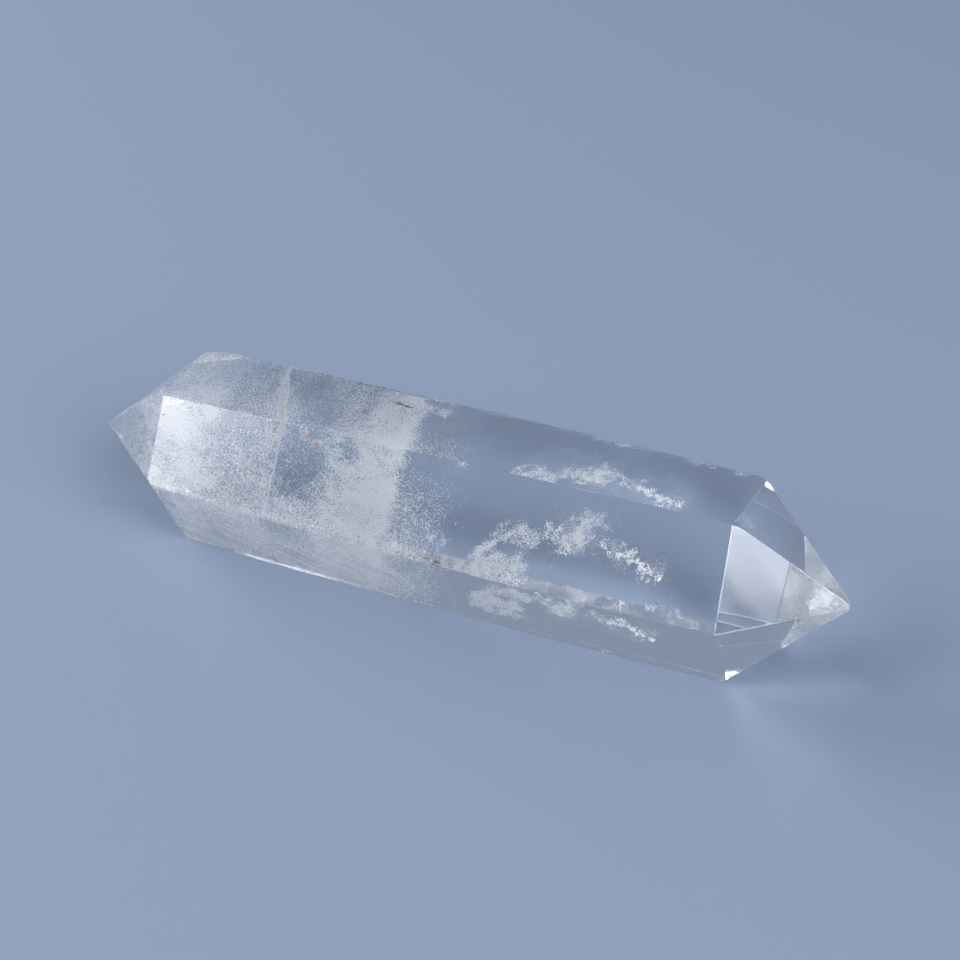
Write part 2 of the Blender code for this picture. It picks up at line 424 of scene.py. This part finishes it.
def quartz_material():
    """Clear quartz: plain transmission and absorption, with faint polish haze and fine pits."""
    material = bpy.data.materials.new("clear_quartz")
    material.use_nodes = True
    nodes, links = material.node_tree.nodes, material.node_tree.links
    shader = nodes["Principled BSDF"]
    shader.inputs["Base Color"].default_value = (1.0, 1.0, 1.0, 1.0)
    shader.inputs["IOR"].default_value = 1.544
    shader.inputs["Transmission Weight"].default_value = 1.0
    place = nodes.new("ShaderNodeTexCoord")
    haze = nodes.new("ShaderNodeTexNoise")
    haze.inputs["Scale"].default_value = 260.0
    haze.inputs["Detail"].default_value = 3.0
    roughness = nodes.new("ShaderNodeMapRange")
    roughness.inputs["From Min"].default_value = 0.35
    roughness.inputs["From Max"].default_value = 0.75
    roughness.inputs["To Min"].default_value = 0.004
    roughness.inputs["To Max"].default_value = 0.03
    links.new(place.outputs["Object"], haze.inputs["Vector"])
    links.new(haze.outputs["Fac"], roughness.inputs["Value"])
    links.new(roughness.outputs["Result"], shader.inputs["Roughness"])
    grain = nodes.new("ShaderNodeTexNoise")
    grain.inputs["Scale"].default_value = 1400.0
    grain.inputs["Detail"].default_value = 2.0
    relief = nodes.new("ShaderNodeBump")
    relief.inputs["Strength"].default_value = 0.03
    relief.inputs["Distance"].default_value = 0.00002
    links.new(place.outputs["Object"], grain.inputs["Vector"])
    links.new(grain.outputs["Fac"], relief.inputs["Height"])
    pits = nodes.new("ShaderNodeTexVoronoi")
    pits.inputs["Scale"].default_value = 1000.0
    pit_shape = nodes.new("ShaderNodeMapRange")
    pit_shape.inputs["From Min"].default_value = 0.06
    pit_shape.inputs["From Max"].default_value = 0.22
    patches = nodes.new("ShaderNodeTexNoise")
    patches.inputs["Scale"].default_value = 230.0
    patches.inputs["Detail"].default_value = 2.0
    pitted = nodes.new("ShaderNodeMapRange")
    pitted.inputs["From Min"].default_value = 0.55
    pitted.inputs["From Max"].default_value = 0.62
    pitted.inputs["To Max"].default_value = 1.0
    parts = nodes.new("ShaderNodeSeparateXYZ")
    left_half = nodes.new("ShaderNodeMapRange")
    left_half.inputs["From Min"].default_value = -0.004
    left_half.inputs["From Max"].default_value = -0.020
    both = nodes.new("ShaderNodeMath")
    both.operation = "MULTIPLY"
    links.new(place.outputs["Object"], parts.inputs["Vector"])
    links.new(parts.outputs["X"], left_half.inputs["Value"])
    links.new(pitted.outputs["Result"], both.inputs[0])
    links.new(left_half.outputs["Result"], both.inputs[1])
    dents = nodes.new("ShaderNodeBump")
    dents.inputs["Distance"].default_value = 0.00004
    links.new(place.outputs["Object"], pits.inputs["Vector"])
    links.new(place.outputs["Object"], patches.inputs["Vector"])
    links.new(pits.outputs["Distance"], pit_shape.inputs["Value"])
    links.new(patches.outputs["Fac"], pitted.inputs["Value"])
    links.new(pit_shape.outputs["Result"], dents.inputs["Height"])
    links.new(both.outputs["Value"], dents.inputs["Strength"])
    links.new(relief.outputs["Normal"], dents.inputs["Normal"])
    links.new(dents.outputs["Normal"], shader.inputs["Normal"])
    absorption = nodes.new("ShaderNodeVolumeAbsorption")
    absorption.inputs["Color"].default_value = (0.80, 0.86, 0.90, 1.0)
    absorption.inputs["Density"].default_value = 6.0
    links.new(absorption.outputs["Volume"], nodes["Material Output"].inputs["Volume"])
    return material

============

Restate the listing in full, word for word.

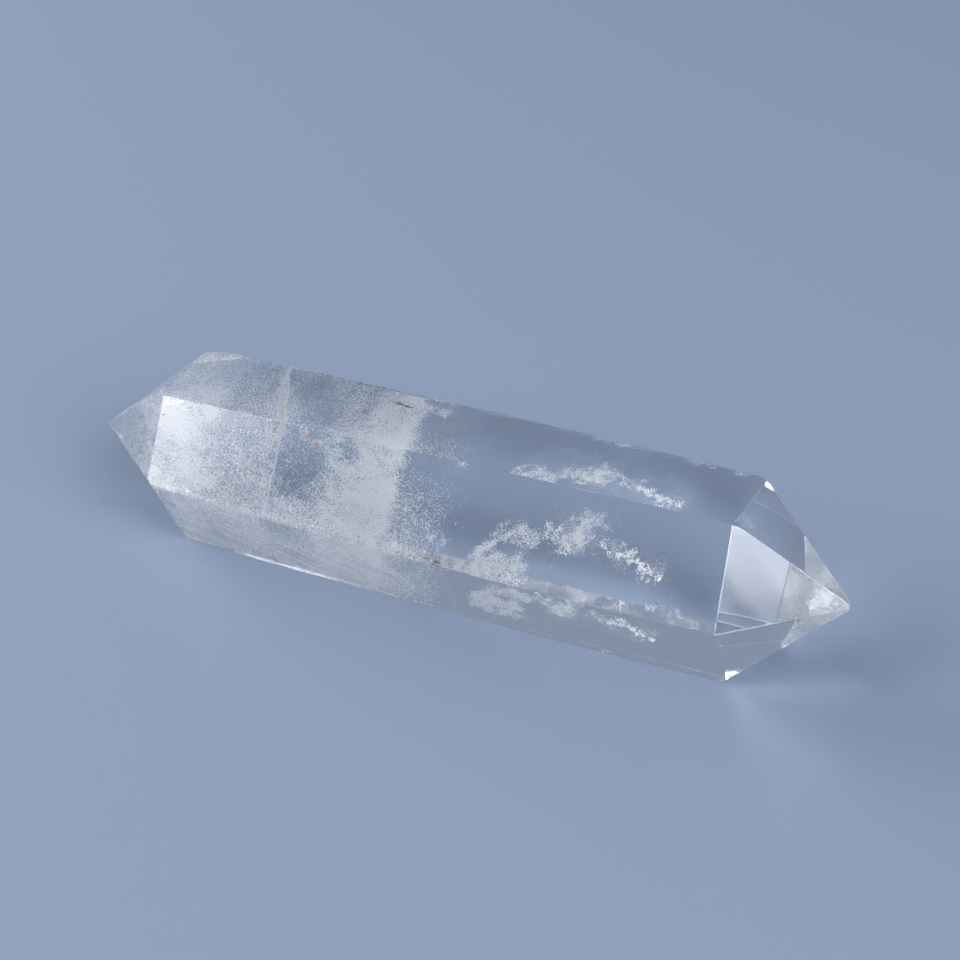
Write part 2 of the Blender code for this picture. It picks up at line 424 of scene.py. This part finishes it.
def quartz_material():
    """Clear quartz: plain transmission and absorption, with faint polish haze and fine pits."""
    material = bpy.data.materials.new("clear_quartz")
    material.use_nodes = True
    nodes, links = material.node_tree.nodes, material.node_tree.links
    shader = nodes["Principled BSDF"]
    shader.inputs["Base Color"].default_value = (1.0, 1.0, 1.0, 1.0)
    shader.inputs["IOR"].default_value = 1.544
    shader.inputs["Transmission Weight"].default_value = 1.0
    place = nodes.new("ShaderNodeTexCoord")
    haze = nodes.new("ShaderNodeTexNoise")
    haze.inputs["Scale"].default_value = 260.0
    haze.inputs["Detail"].default_value = 3.0
    roughness = nodes.new("ShaderNodeMapRange")
    roughness.inputs["From Min"].default_value = 0.35
    roughness.inputs["From Max"].default_value = 0.75
    roughness.inputs["To Min"].default_value = 0.004
    roughness.inputs["To Max"].default_value = 0.03
    links.new(place.outputs["Object"], haze.inputs["Vector"])
    links.new(haze.outputs["Fac"], roughness.inputs["Value"])
    links.new(roughness.outputs["Result"], shader.inputs["Roughness"])
    grain = nodes.new("ShaderNodeTexNoise")
    grain.inputs["Scale"].default_value = 1400.0
    grain.inputs["Detail"].default_value = 2.0
    relief = nodes.new("ShaderNodeBump")
    relief.inputs["Strength"].default_value = 0.03
    relief.inputs["Distance"].default_value = 0.00002
    links.new(place.outputs["Object"], grain.inputs["Vector"])
    links.new(grain.outputs["Fac"], relief.inputs["Height"])
    pits = nodes.new("ShaderNodeTexVoronoi")
    pits.inputs["Scale"].default_value = 1000.0
    pit_shape = nodes.new("ShaderNodeMapRange")
    pit_shape.inputs["From Min"].default_value = 0.06
    pit_shape.inputs["From Max"].default_value = 0.22
    patches = nodes.new("ShaderNodeTexNoise")
    patches.inputs["Scale"].default_value = 230.0
    patches.inputs["Detail"].default_value = 2.0
    pitted = nodes.new("ShaderNodeMapRange")
    pitted.inputs["From Min"].default_value = 0.55
    pitted.inputs["From Max"].default_value = 0.62
    pitted.inputs["To Max"].default_value = 1.0
    parts = nodes.new("ShaderNodeSeparateXYZ")
    left_half = nodes.new("ShaderNodeMapRange")
    left_half.inputs["From Min"].default_value = -0.004
    left_half.inputs["From Max"].default_value = -0.020
    both = nodes.new("ShaderNodeMath")
    both.operation = "MULTIPLY"
    links.new(place.outputs["Object"], parts.inputs["Vector"])
    links.new(parts.outputs["X"], left_half.inputs["Value"])
    links.new(pitted.outputs["Result"], both.inputs[0])
    links.new(left_half.outputs["Result"], both.inputs[1])
    dents = nodes.new("ShaderNodeBump")
    dents.inputs["Distance"].default_value = 0.00004
    links.new(place.outputs["Object"], pits.inputs["Vector"])
    links.new(place.outputs["Object"], patches.inputs["Vector"])
    links.new(pits.outputs["Distance"], pit_shape.inputs["Value"])
    links.new(patches.outputs["Fac"], pitted.inputs["Value"])
    links.new(pit_shape.outputs["Result"], dents.inputs["Height"])
    links.new(both.outputs["Value"], dents.inputs["Strength"])
    links.new(relief.outputs["Normal"], dents.inputs["Normal"])
    links.new(dents.outputs["Normal"], shader.inputs["Normal"])
    absorption = nodes.new("ShaderNodeVolumeAbsorption")
    absorption.inputs["Color"].default_value = (0.80, 0.86, 0.90, 1.0)
    absorption.inputs["Density"].default_value = 6.0
    links.new(absorption.outputs["Volume"], nodes["Material Output"].inputs["Volume"])
    return material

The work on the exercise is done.